= Automatic acquisition of lexicon =

Automatic acquisition of lexicon is a computerized process used for the development of a complex morphological lexicon of a language. The lexicon is essential for the NLP (Natural language processing), as well as a prerequisite to any wide-coverage parser.
The two main requirements represent raw corpus and the morphological description of the language. The aim is to provide lemmas that will serve to the explanation of all the words that occur within the corpus. For the achievement of a quality lexicon it is necessary to manually validate the
generated lemmas and iterate the whole process several times.
The process is focused on the open word classes (e.g. nouns, adjectives, verbs). Closed classes (e.g. prepositions, pronouns, numerals) are excluded.
This method is applicable to the languages with a rich morphology, such as Slovak, Russian or Croatian.

Applied to Slovak, being an inflectional language, the automatic acquisition focuses on the inflectional morphology as well as on the derivational morphology. This fact enables the users to find out the information about derivational relations (e.g. adjectivizations, prefixes) in the lexicon. For example, Slovak word korpusový is an adjectivization of korpus (eng. corpus).

== Three-step loop ==
Conformably to Benoît Sagot, there are three stages involved in the acquisition of lemmas:

1. Generation and inflection
2. Ranking
3. Manual validation

The more iteration will be performed, the more accurate lexicon will be obtained. For each iteration are essential the information given by a manual validator.

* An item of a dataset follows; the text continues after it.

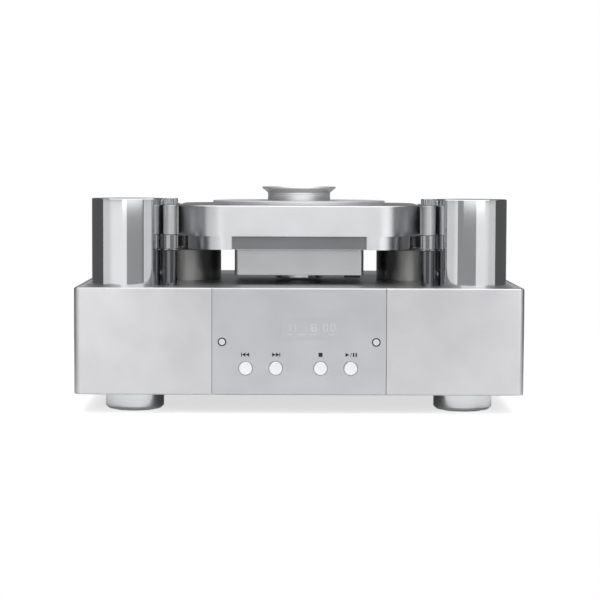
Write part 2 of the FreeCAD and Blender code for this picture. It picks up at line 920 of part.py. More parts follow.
def flanged_pulley(radius, bore, x, y):
    low = belt_bottom - belt_side_gap - pulley_flange_thickness
    high = belt_bottom + belt_height + belt_side_gap + pulley_flange_thickness
    rim = radius + pulley_flange
    profile = [(bore, low), (rim, low), (rim, low + pulley_flange_thickness),
               (radius, low + pulley_flange_thickness), (radius, high - pulley_flange_thickness),
               (rim, high - pulley_flange_thickness), (rim, high), (bore, high)]
    return turned(profile, x, y)


def spindle_pulley():
    return flanged_pulley(pulley_radius, shaft_radius, 0, axis_y)


def motor_pulley():
    # The small pulley and its shaft in one
    pulley = flanged_pulley(motor_pulley_radius, motor_shaft_radius, 0, motor_y)
    top = pulley.BoundBox.ZMax
    shaft = rod(motor_shaft_radius, 0, motor_y, motor_top() - motor_shaft_dip, top)
    return joined([pulley, shaft])


def spindle_shaft():
    low = box_bottom + thrust_height + thrust_gap
    return turned([(0, low), (shaft_radius - shaft_edge, low), (shaft_radius, low + shaft_edge),
                   (shaft_radius, hub_top), (0, hub_top)], 0, axis_y)


def disc_hub():
    # The seat for the disc, with a pin for its centre hole
    top = hub_top + pin_straight + pin_taper
    profile = [(0, hub_top), (shaft_radius, hub_top), (shaft_radius, hub_bottom),
               (hub_radius - hub_edge, hub_bottom), (hub_radius, hub_bottom + hub_edge),
               (hub_radius, hub_top), (pin_radius, hub_top), (pin_radius, hub_top + pin_straight),
               (pin_tip_radius, top), (0, top)]
    return turned(profile, 0, axis_y)


def puck():
    # A turned weight: straight body, fine groove, flared flange, and a recess for the hub's pin
    low = hub_top
    top = low + puck_height
    recess_radius = pin_radius + pin_recess_gap
    recess_top = low + pin_straight + pin_taper + pin_head_gap
    groove = top - puck_groove_drop
    dish = top - puck_dish
    profile = [(0, recess_top), (recess_radius, recess_top), (recess_radius, low),
               (puck_radius - puck_edge, low), (puck_radius, low + puck_edge),
               (puck_radius, groove - puck_groove), (puck_radius - puck_groove, groove),
               (puck_radius, groove + puck_groove), (puck_radius, top - puck_rim - puck_taper),
               (puck_flange_radius, top - puck_rim), (puck_flange_radius, top - puck_groove),
               (puck_flange_radius - puck_groove, top), (puck_dish_radius + puck_dish, top),
               (puck_dish_radius, dish), (0, dish)]
    return turned(profile, 0, axis_y)


def lid():
    # A thin round cover with a hole for the puck and a ring that locates it in the well
    top = slab_top + lid_thickness
    lip_outer = well_radius - lip_gap
    profile = [(lid_hole_radius, slab_top), (lip_outer - lip_width, slab_top),
               (lip_outer - lip_width, slab_top - lip_depth), (lip_outer, slab_top - lip_depth),
               (lip_outer, slab_top), (lid_radius - lid_edge, slab_top), (lid_radius, slab_top + lid_edge),
               (lid_radius, top - lid_edge), (lid_radius - lid_edge, top),
               (lid_hole_radius + lid_edge, top), (lid_hole_radius, top - lid_edge)]
    return turned(profile, 0, axis_y)


# Pickup

def sled_rails():
    rails = [rod_along_y(rail_radius, side * rail_x, rail_z, front_holder_y,
                         rear_holder_y + holder_thickness) for side in (-1, 1)]
    return Part.makeCompound(rails)


def rail_holders():
    holders = []
    for y in (front_holder_y, rear_holder_y):
        bar = block(-sled_half_width, sled_half_width, y, y + holder_thickness,
                    rail_z - rail_radius - holder_below, slab_bottom)
        for side in (-1, 1):
            bar = bar.cut(rod_along_y(rail_radius, side * rail_x, rail_z, y, y + holder_thickness))
        bar = bar.cut(rod_along_y(lead_radius + lead_gap, -screw_offset, rail_z, y, y + holder_thickness))
        holders.append(bar)
    return Part.makeCompound(holders)


def sled_carriage():
    # The sled on its rails with the optical head standing up through the slab
    y0 = lens_y - sled_half_length
    y1 = lens_y + sled_half_length
    base = block(-sled_half_width, sled_half_width, y0, y1, rail_z - sled_height / 2.0,
                 rail_z + sled_height / 2.0)
    head = block(-head_half_width, head_half_width, lens_y - head_front, lens_y + head_rear,
                 rail_z + sled_height / 2.0, hub_bottom + head_rise)
    shape = joined([base, head])
    for side in (-1, 1):
        shape = shape.cut(rod_along_y(rail_radius + rail_gap, side * rail_x, rail_z, y0, y1))
    return shape.cut(rod_along_y(lead_radius + lead_gap, -screw_offset, rail_z, y0, y1))


def pickup_lens():
    low = hub_bottom + head_rise
    high = low + lens_height
    return turned([(0, low), (lens_radius, low), (lens_radius, high - lens_edge),
                   (lens_radius - lens_edge, high), (lens_clear_radius, high),
                   (lens_clear_radius * 0.6, high + lens_bulge * 0.7), (0, high + lens_bulge)], 0, lens_y)


def lead_screw():
    return rod_along_y(lead_radius, -screw_offset, rail_z, front_holder_y,
                       rear_holder_y + holder_thickness + lead_end)


def sled_motor():
    y0 = rear_holder_y + holder_thickness
    can = rod_along_y(sled_motor_radius, -screw_offset, rail_z, y0, y0 + sled_motor_length)
    bore_end = y0 + lead_end + lead_end_gap
    return can.cut(rod_along_y(lead_radius + lead_gap, -screw_offset, rail_z, y0, bore_end))


# Rear and inside

def rear_panel():
    panel = block(-inner_x, inner_x, rear_y - rear_thickness, rear_y, floor_top, deck_bottom)
    cuts = [inlet_body(rear_y - rear_thickness)]
    for x in coax_x:
        cuts.append(rod_along_y(coax_neck_radius, x, socket_z, rear_y - rear_thickness, rear_y))
    return panel.cut(Part.makeCompound(cuts))


def inlet_body(y0):
    half_width = inlet_width / 2.0 - inlet_side_lip
    half_height = inlet_height / 2.0 - inlet_end_lip
    return block(inlet_x - half_width, inlet_x + half_width, y0, rear_y,
                 socket_z - half_height, socket_z + half_height)


def mains_inlet():
    # Flanged inlet with a plug cavity, three blades and a frame for the rocker
    flange = rounded_plate_back(inlet_x, socket_z, inlet_width, inlet_height, rear_y, inlet_flange,
                                inlet_corner)
    body = inlet_body(rear_y - rear_thickness - inlet_body_depth)
    face = rear_y + inlet_flange
    shape = joined([flange, body])
    shape = shape.cut(block(inlet_x - plug_width / 2.0, inlet_x + plug_width / 2.0, face - plug_depth,
                            face, plug_z - plug_height / 2.0, plug_z + plug_height / 2.0))
    shape = shape.cut(block(inlet_x - rocker_width / 2.0, inlet_x + rocker_width / 2.0, face - rocker_well,
                            face, rocker_z - rocker_height / 2.0, rocker_z + rocker_height / 2.0))
    reach = rocker_width / 2.0 + rocker_pin_reach + rocker_pin_gap
    shape = shape.cut(rocker_pin(rocker_pin_radius + rocker_pin_gap, reach))
    blades = [shape]
    for dx, dz in blade_places:
        x = inlet_x + dx
        z = plug_z + dz
        blades.append(block(x - blade_width / 2.0, x + blade_width / 2.0, face - plug_depth,
                            face - blade_sink, z - blade_height / 2.0, z + blade_height / 2.0))
    return joined(blades)


def rounded_plate_back(x, z, width, height, y, thickness, radius):
    # A flat plate on the rear face whose corners are round as seen from behind
    plate = rounded_plate(-width / 2.0, width / 2.0, -height / 2.0, height / 2.0, 0, thickness, radius)
    plate.rotate(point(0, 0, 0), point(1, 0, 0), -90)
    plate.translate(point(x, y, z))
    return plate


def rocker_pin(radius, reach):
    y = rear_y + inlet_flange - rocker_pin_depth
    return Part.makeCylinder(radius, 2.0 * reach, point(inlet_x - reach, y, rocker_z), point(1, 0, 0))


def mains_rocker():
    # A rocker on a cross pin, tilted to its lower stop
    face = rear_y + inlet_flange
    half = rocker_width / 2.0 - rocker_gap
    tall = rocker_height / 2.0 - rocker_gap
    outline = [(face + rocker_wing, rocker_edge - tall), (face + rocker_saddle, 0.0),
               (face + rocker_wing, tall - rocker_edge), (face - rocker_side, tall - 2.0 * rocker_edge),
               (face - rocker_keel, 0.0), (face - rocker_side, 2.0 * rocker_edge - tall)]
    corners = [point(inlet_x - half, y, rocker_z + rise) for y, rise in outline]
    shape = Part.Face(Part.makePolygon(corners + corners[:1])).extrude(point(2.0 * half, 0, 0))
    shape.rotate(point(inlet_x, face - rocker_pin_depth, rocker_z), point(1, 0, 0), rocker_tilt)
    return joined([shape, rocker_pin(rocker_pin_radius, half + rocker_gap + rocker_pin_reach)])


def coax_sockets():
    sockets = []
    for x in coax_x:
        nut = rod_along_y(coax_nut_radius, x, socket_z, rear_y, rear_y + coax_nut)
        barrel = rod_along_y(coax_radius, x, socket_z, rear_y + coax_nut, rear_y + socket_reach)
        neck = rod_along_y(coax_neck_radius, x, socket_z, rear_y - rear_thickness - coax_inside, rear_y)
        bore = rod_along_y(coax_bore, x, socket_z, rear_y, rear_y + socket_reach)
        sockets.append(joined([nut, barrel, neck]).cut(bore))
    return Part.makeCompound(sockets)


def transformer():
    # A ring-wound transformer that stands on the floor plate
    y = axis_y + transformer_behind
    low = floor_top
    high = low + transformer_height
    shoulder = transformer_radius - transformer_round
    return turned([(transformer_bore, low), (shoulder, low), (transformer_radius, low + transformer_round),
                   (transformer_radius, high - transformer_round), (shoulder, high),
                   (transformer_bore, high)], transformer_x, y)


def main_board(x, y, width, depth):
    # A board on four posts, with a row of capacitors
    low = floor_top + board_low
    pieces = [block(x - width / 2.0, x + width / 2.0, y - depth / 2.0, y + depth / 2.0, low,
                    low + board_thickness)]
    for side in (-1, 1):
        for end in (-1, 1):
            pieces.append(rod(switch_radius, x + side * (width / 2.0 - board_margin),
                              y + end * (depth / 2.0 - board_margin), floor_top, low))
    for step in range(capacitor_count):
        place = x + capacitor_spacing * (step - (capacitor_count - 1) / 2.0)
        pieces.append(rod(capacitor_radius, place, y, low + board_thickness, low + capacitor_height))
    return joined(pieces)


def circuit_boards():
    left = main_board(-supply_x, axis_y + supply_behind, supply_width, supply_depth)
    middle = main_board(-control_x, axis_y - control_ahead, control_width, control_depth)
    return Part.makeCompound([front_board(), left, middle])


def case_screws():
    # Screws of the panel and floor plate, and the bolts of the feet, towers, pots and posts
    screws = deck_bolts() + panel_screws()
    for x, y in floor_screw_places():
        screws.append(rod(floor_screw_radius, x, y, case_bottom, floor_top))
    for x, y in foot_places.values():
        bolt = rod(foot_bolt_radius, x, y, foot_height - foot_bolt_reach, floor_top)
        head = rod(foot_bolt_head_radius, x, y, floor_top, floor_top + foot_bolt_head)
        screws.append(bolt.fuse(head).removeSplitter())
    return Part.makeCompound(screws)


def build_parts():
    slab = drive_slab()
    arm = side_arm()
    cheek = front_cheek()
    side = side_wall()
    column = tower()
    pot = damper_pot()
    post = guide_post()
    parts = {
        "bottom_plate": floor_plate(),
        "side_wall_left": mirrored(side),
        "side_wall_right": side,
        "front_cheek_left": mirrored(cheek),
        "front_cheek_right": cheek,
        "front_panel": front_panel(),
        "top_deck": top_deck(),
        "rear_panel": rear_panel(),
        "display_window": display_window(),
        "case_screws": case_screws(),
        "foot_rings": foot_rings(),
        "foot_pads": foot_pads(),
        "tower_left": mirrored(column),
        "tower_right": column,
        "damper_pot_left": mirrored(pot),
        "damper_pot_right": pot,
        "damper_studs": damper_studs(),
        "bump_stops": bump_stops(),
        "spring_left": spring(-pot_x),
        "spring_right": spring(pot_x),
        "guide_post_left": mirrored(post),
        "guide_post_right": post,
        "guide_collars": guide_collars(),
        "guide_caps": guide_caps(),
        "side_arm_left": mirrored(arm),
        "side_arm_right": arm,
        "drive_slab": slab,
        "mechanism_base": mechanism_base(),
        "drive_plate": drive_plate(),
        "drive_box": drive_box(),
        "bearing_cup": bearing_cup(),
        "link_socket": link_socket(),
        "spindle_bearing": spindle_bearing(),
        "spindle_motor": spindle_motor(),
        "spindle_belt": spindle_belt(),
        "spindle_pulley": spindle_pulley(),
        "spindle_shaft": spindle_shaft(),
        "disc_hub": disc_hub(),
        "motor_pulley": motor_pulley(),
        "sled_rails": sled_rails(),
        "rail_holders": rail_holders(),
        "sled_carriage": sled_carriage(),
        "pickup_lens": pickup_lens(),
        "lead_screw": lead_screw(),
        "sled_motor": sled_motor(),
        "lid": lid(),
        "puck": puck(),
        "mains_inlet": mains_inlet(),
        "mains_rocker": mains_rocker(),
        "coax_sockets": coax_sockets(),
        "transformer": transformer(),
        "circuit_boards": circuit_boards(),
    }
    for name, (x, y) in foot_places.items():
        parts[name] = foot(x, y)
    for name, x in button_places.items():
        parts[name] = button(x)
    return parts


os.makedirs("parts", exist_ok=True)
for name, shape in build_parts().items():
    shape.exportStep("parts/" + name + ".step")
    print(name, len(shape.Solids), "solids", round(shape.Volume), "mm3", "valid", shape.isValid())
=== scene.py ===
import math

import bmesh
import bpy
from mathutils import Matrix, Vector


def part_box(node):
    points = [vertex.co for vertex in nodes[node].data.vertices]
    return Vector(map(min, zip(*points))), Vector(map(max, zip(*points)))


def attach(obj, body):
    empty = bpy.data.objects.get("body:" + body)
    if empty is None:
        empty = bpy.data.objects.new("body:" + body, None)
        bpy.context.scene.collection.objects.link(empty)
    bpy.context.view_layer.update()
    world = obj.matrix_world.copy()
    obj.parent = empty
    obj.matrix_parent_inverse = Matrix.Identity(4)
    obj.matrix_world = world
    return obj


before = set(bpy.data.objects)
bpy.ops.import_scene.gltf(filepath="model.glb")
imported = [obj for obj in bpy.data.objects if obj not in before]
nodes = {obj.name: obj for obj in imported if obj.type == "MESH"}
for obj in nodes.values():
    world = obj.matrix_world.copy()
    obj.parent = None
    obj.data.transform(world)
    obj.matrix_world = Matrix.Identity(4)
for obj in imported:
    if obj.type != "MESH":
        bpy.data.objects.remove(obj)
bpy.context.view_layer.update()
mm = 0.001
print("frame loaded:", len(nodes), "nodes")


def fromHex(text):  # sRGB hex to the linear colour that the shaders take
    channels = [int(text[place:place + 2], 16) / 255 for place in (1, 3, 5)]
    linear = [c / 12.92 if c <= 0.04045 else ((c + 0.055) / 1.055) ** 2.4 for c in channels]
    return (*linear, 1.0)


def addNode(tree, kind, settings=None, links=None):
    node = tree.nodes.new(kind)
    for key, value in (settings or {}).items():
        if isinstance(key, int) or key in node.inputs:
            node.inputs[key].default_value = value
        else:
            setattr(node, key, value)
    for key, source in (links or {}).items():
        tree.links.new(source, node.inputs[key])
    return node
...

=== Generation and inflection ===
Firstly, all words which represent the closed word classes (pronouns, prepositions, numerals) are manually excluded from the given corpus. Number of their occurrences in the corpus is provided.
Then the automatic generation comes, when the hypothetical lemmas according to the morphological description of a language are created. Generated lemmas are consequently being inflected, so that all of their inflected forms are built. Obtained forms are associated with the corresponding lemma and a morphological tag.

=== Ranking ===
There was created a probabilistic model, represented by a fix-point algorithm, to rank the hypothetical lemmas generated in the first step. Best ranked lemmas are expected to be ideally all correct, whereas the least ranked tend to be incorrect.

=== Manual validation ===
Correctness of the best- ranked lemmas created in the previous step are checked by the manual validator, who should be a native speaker.
Lemmas are at this stage divided into three categories:

1. valid lemmas, appended to lexicon
2. erroneous lemmas generated by valid forms (later associated to another lemmas)
3. erroneous lemmas generated by invalid forms (these need to be excluded)

== Future development ==
Automatic acquisition, in comparison to a purely manual development of the lexicons, seems to be promising, considering the future development, because of the short validation time needed and the relatively small amount of human labor involved.